Something I really love about the record is that it isn’t tied down to one “sound.” There’s splashes of hardcore and pure pop, but there’s also these really introspective, subdued moments that give the album a bit of an emotional center.

When you look at the spectrum of possible human emotion, most people do not land in the same place every day. You may feel that chest-pressing anxiety one day, and the next day wake up wondering how on earth you could have ever felt so insecure. Some days, I wake up and I feel like I’m a fucking goddess—and other mornings I wake up with an intense embarrassment of being alive.

The album closer, “Beside Yourself,” begins with this really beautiful vocal harmony that I think most people wouldn’t expect from a straight-up punk band.

I love “Beside Yourself” because it’s so different than anything we’ve tried before—but that’s what the whole song is about, not being afraid to let go of the past and building something new. That song as a closer gives more hints about what we might try to do in the future.

I think a lot of bands currently making music put the idea of fitting neatly into a genre “box” before all of their other creative choices—like, “We have to have this guitar tone and this song structure or else we’re gonna lose our cred.”

I feel lucky to have started playing music later in my life because I don’t feel any influence to do anything I don’t want to do. I didn’t grow up having any musical icons, and I didn’t start playing music because I had an obsession with an artist I wanted to emulate. It’s a very freeing thing, because it’s allowed us as a band to feel no pressure to fit inside something that already exists. We just want to make things as they flow from us.

The Philadelphia scene has really come into its own in the last few years. From the people I know who have relocated there, it seems like the city is much more conducive to people who want to create something that feels authentic to their artistic identity, more so than creating something that’ll get a ton of media attention or hop on whatever musical trend is hot at the moment.

When I said I didn’t grow up having any musical icons, I feel like Philadelphia is now filling that void I missed out on.

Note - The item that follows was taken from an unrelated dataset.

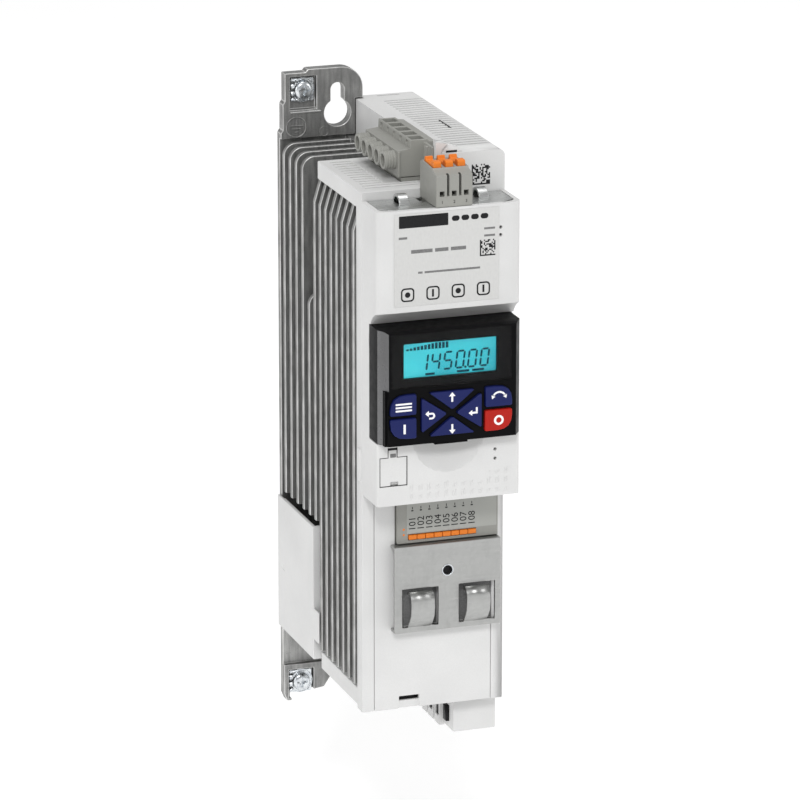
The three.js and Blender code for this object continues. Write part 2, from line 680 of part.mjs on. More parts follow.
function makeControlTerminal() {
  const body = block(-14.3, 27.2, 99.4, 106, 97.1, 137);
  const topRelief = block(-30, 30, 102.2, 110, 131, 140);
  const wellEnd = (pusherWidth + 0.3) / 2;
  const well = block(
    pusherCentres[0] - wellEnd, pusherCentres[pusherCount - 1] + wellEnd, 100.8, 110, 98.4, 100.7);
  const entries = pusherCentres.map((x) => block(x - 1.1, x + 1.1, 100.4, 102.6, 96, 98.6));
  return cut(body, topRelief, well, ...entries);
}

add('control_terminal', makeControlTerminal(), terminalGrey);
pusherCentres.forEach((x, index) => {
  const [left, right] = [x - pusherWidth / 2, x + pusherWidth / 2];
  add(`control_pusher_${index + 1}`, block(left, right, 102.2, 106.6, 98.6, 100.5), leverOrange);
});

// ---------------------------------------------------------------- motor terminal

const motorDepths = range(4).map((index) => 66.4 + index * mainsPitch);

function makeMotorPlug() {
  const body = block(12.4, 30, 58.4, 96.5, 13.2, 28.2);
  const lips = motorDepths.slice(0, 3).map((depth) => block(10.6, 13, depth - 2.9, depth + 2.9, 12.2, 24.5));
  const entries = motorDepths.map((depth) => block(8, 17, depth - 1.95, depth + 1.95, 16, 22.5));
  const contacts = motorDepths.map((depth) => block(19.6, 21.2, depth - 1.6, depth + 1.6, 22, 30));
  return cut(join(body, ...lips), ...entries, ...contacts);
}

function makeMotorHeader() {
  const body = block(13.4, 27.8, 60, 95.6, 28.55, 40);
  const blades = motorDepths.map((depth) => block(20, 20.8, depth - 1.2, depth + 1.2, 23, 29));
  return join(body, ...blades);
}

add('motor_header', makeMotorHeader(), terminalGrey);
add('motor_plug', makeMotorPlug(), whitePlastic);

// ---------------------------------------------------------------- shield plates

// A strip of even thickness around a centre line given in depth and height.
function bentStrip(line, thickness, x0, x1) {
  const offset = (side) => line.map((point, index) => {
    const before = line[Math.max(index - 1, 0)];
    const after = line[Math.min(index + 1, line.length - 1)];
    const run = new THREE.Vector2(after[0] - before[0], after[1] - before[1]).normalize();
    return [point[0] - (side * run.y * thickness) / 2, point[1] + (side * run.x * thickness) / 2];
  });
  return sidePrism([...offset(1), ...offset(-1).reverse()], x0, x1);
}

function arcLine(depth, height, radiusDepth, radiusHeight, from, to, steps) {
  return range(steps + 1).map((step) => {
    const angle = from + ((to - from) * step) / steps;
    return [depth + radiusDepth * Math.cos(angle), height + radiusHeight * Math.sin(angle)];
  });
}

const topPlateBottom = 234.3;
const topPlateThickness = 1.2;

function makeTopShieldPlate() {
  const front = coverFront - wall - 0.3;
  const plate = topPrism([
    [housingLeft + wall + 0.3, coverRear + 0.3], [housingRight - wall - 0.3, coverRear + 0.3],
    [housingRight - wall - 0.3, front - 3.6], [housingRight - wall - 5.6, front],
    [housingLeft + wall + 5.6, front], [housingLeft + wall + 0.3, front - 3.6],
  ], topPlateBottom, topPlateBottom + topPlateThickness);
  const terminalWindow = block(-6.9, 9.9, 105, 112.4, 230, 240);
  const top = topPlateBottom + topPlateThickness / 2;
  const loopWidth = 4;
  const loops = [-16.2, 15.9].map((x) => {
    const line = [[105, top], ...arcLine(110, top, 3.8, 3.4, Math.PI, 0, 10), [115, top]];
    return bentStrip(line, topPlateThickness, x, x + loopWidth);
  });
  const openings = [-16.2, 15.9].map((x) => block(x, x + loopWidth, 106.7, 113.3, 230, 240));
  return join(cut(plate, terminalWindow, ...openings), ...loops);
}

const bracketFront = 109;
const bracketThickness = 1.2;
const bracketTop = 96.8;

function makeLowerShieldBracket() {
  const rear = bracketFront - bracketThickness;
  const face = block(-16.5, 27.4, rear, bracketFront, 61.4, bracketTop);
  const topFold = block(
    -16.5, 27.4, housingFront + 0.1, bracketFront, bracketTop - bracketThickness, bracketTop);
  const bottomFold = block(-16.5, 27.4, housingFront + 0.1, bracketFront, 61.4, 62.6);
  const hole = bar('y', 2, 10, 5.4, bracketFront, 85.6, 20);
  const collar = cut(bar('y', 2.7, 2.4, 5.4, rear - 1.1, 85.6, 20), hole);
  const windows = [-13.2, 10.2].map((x) => block(x, x + 14.8, 100, 115, 63.6, 79.2));
  const clips = [-10.8, 12.2].map((x) => {
    const line = [[rear + 0.6, 62.6], [rear + 0.6, 63.8], [110.6, 66.2], [112.4, 69], [113, 72.4],
      ...arcLine(110.4, 75.2, 2.4, 2.7, 0, Math.PI * 0.86, 7)];
    return bentStrip(line, bracketThickness, x, x + 9.4);
  });
  return join(cut(face, hole, ...windows), topFold, bottomFold, collar, ...clips);
}

add('top_shield_plate', makeTopShieldPlate(), zincSteel);
add('lower_shield_bracket', makeLowerShieldBracket(), zincSteel);

// ---------------------------------------------------------------- electronics inside

const boardLeft = 9.2;
const boardRight = boardLeft + 1.6;

add('power_board', block(boardLeft, boardRight, 6, 96, 41, 228), boardGreen);
add('control_board', block(-25, 26.6, 106.4, 108, 140, 231), boardGreen);
add('power_module', block(4.2, boardLeft - 0.2, 36, 80, 118, 166), componentBlack);
[20, 40, 60].forEach((depth, index) => {
  add(`dc_capacitor_${index + 1}`, bar('z', 8, 46, boardRight + 8.2, depth, 78, 24), capacitorSleeve);
});

const chokeRing = new THREE.TorusGeometry(9, 4, 10, 24);
chokeRing.rotateY(Math.PI / 2);
chokeRing.translate(boardRight + 4.4, -52, 208);
add('mains_filter_choke', toSolid(chokeRing), copperWinding);
add('charging_relay', block(boardRight + 0.2, boardRight + 10.4, 66, 94, 176, 191), componentBlack);

export default drive;
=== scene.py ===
import json
import math
import random

import bmesh
import bpy
import numpy as np
from mathutils import Matrix, Vector


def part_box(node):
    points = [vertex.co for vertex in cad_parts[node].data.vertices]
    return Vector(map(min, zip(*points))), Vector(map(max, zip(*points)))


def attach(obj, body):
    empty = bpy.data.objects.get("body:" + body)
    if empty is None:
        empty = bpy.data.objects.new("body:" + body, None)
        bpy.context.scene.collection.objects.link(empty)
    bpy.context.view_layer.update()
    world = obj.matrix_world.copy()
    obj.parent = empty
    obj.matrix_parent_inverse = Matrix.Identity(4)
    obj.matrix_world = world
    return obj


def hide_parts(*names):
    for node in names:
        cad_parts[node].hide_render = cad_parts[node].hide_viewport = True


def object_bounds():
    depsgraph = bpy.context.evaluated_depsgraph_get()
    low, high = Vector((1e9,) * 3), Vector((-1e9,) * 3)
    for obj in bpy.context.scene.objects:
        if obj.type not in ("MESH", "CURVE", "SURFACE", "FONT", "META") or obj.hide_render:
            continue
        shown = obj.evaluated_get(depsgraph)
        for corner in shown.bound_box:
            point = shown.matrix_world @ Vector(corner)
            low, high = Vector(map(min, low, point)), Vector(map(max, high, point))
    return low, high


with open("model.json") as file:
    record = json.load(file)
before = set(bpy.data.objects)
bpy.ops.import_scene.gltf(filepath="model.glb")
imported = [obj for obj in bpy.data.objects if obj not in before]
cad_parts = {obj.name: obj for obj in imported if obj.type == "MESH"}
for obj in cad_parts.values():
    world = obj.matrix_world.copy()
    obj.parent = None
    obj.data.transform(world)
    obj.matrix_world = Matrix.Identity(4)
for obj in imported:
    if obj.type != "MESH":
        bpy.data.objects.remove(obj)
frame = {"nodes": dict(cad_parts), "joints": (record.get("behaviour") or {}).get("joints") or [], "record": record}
cad_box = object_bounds()
record = frame["record"]
BODY_OF = {node: body for body, nodes in record["behaviour"]["bodies"].items() for node in nodes}
SLOT_OF = {part["node"]: part["material_slot"] for part in record["subparts"]}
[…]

I am so inspired by my friends here, and I feel incredibly lucky to be existing in the same time and place as they are. All of my favorite songwriters happen to be people I can call up and talk to about to songwriting or gear—or whatever we might be working on. It doesn’t feel competitive. It feels supportive. You know you’re living somewhere special when all your favorite records are your friend’s albums.

And you guys are going on tour soon!

Yes! We just bought our first van last week, actually—maroon GMC Safari. It feels surreal that this is something that is going to happen soon. I feel like every time we acclimate back to our home lives, it’s time to go out and tour again.

It’s the first countrywide tour you’ve done in a while. What do you hope people get out of your shows?

I hope people feel something positive, that they see that the four of us putting our entire hearts into every performance and that we love to do this. This might be heavy-handed to say as an underground artist who regularly performs in basements—but I hope people leave our shows feeling hopeful and recognize that they’re powerful and they should use their voice to speak up more openly and honestly. Everyone has a voice, it’s just up to you to use it.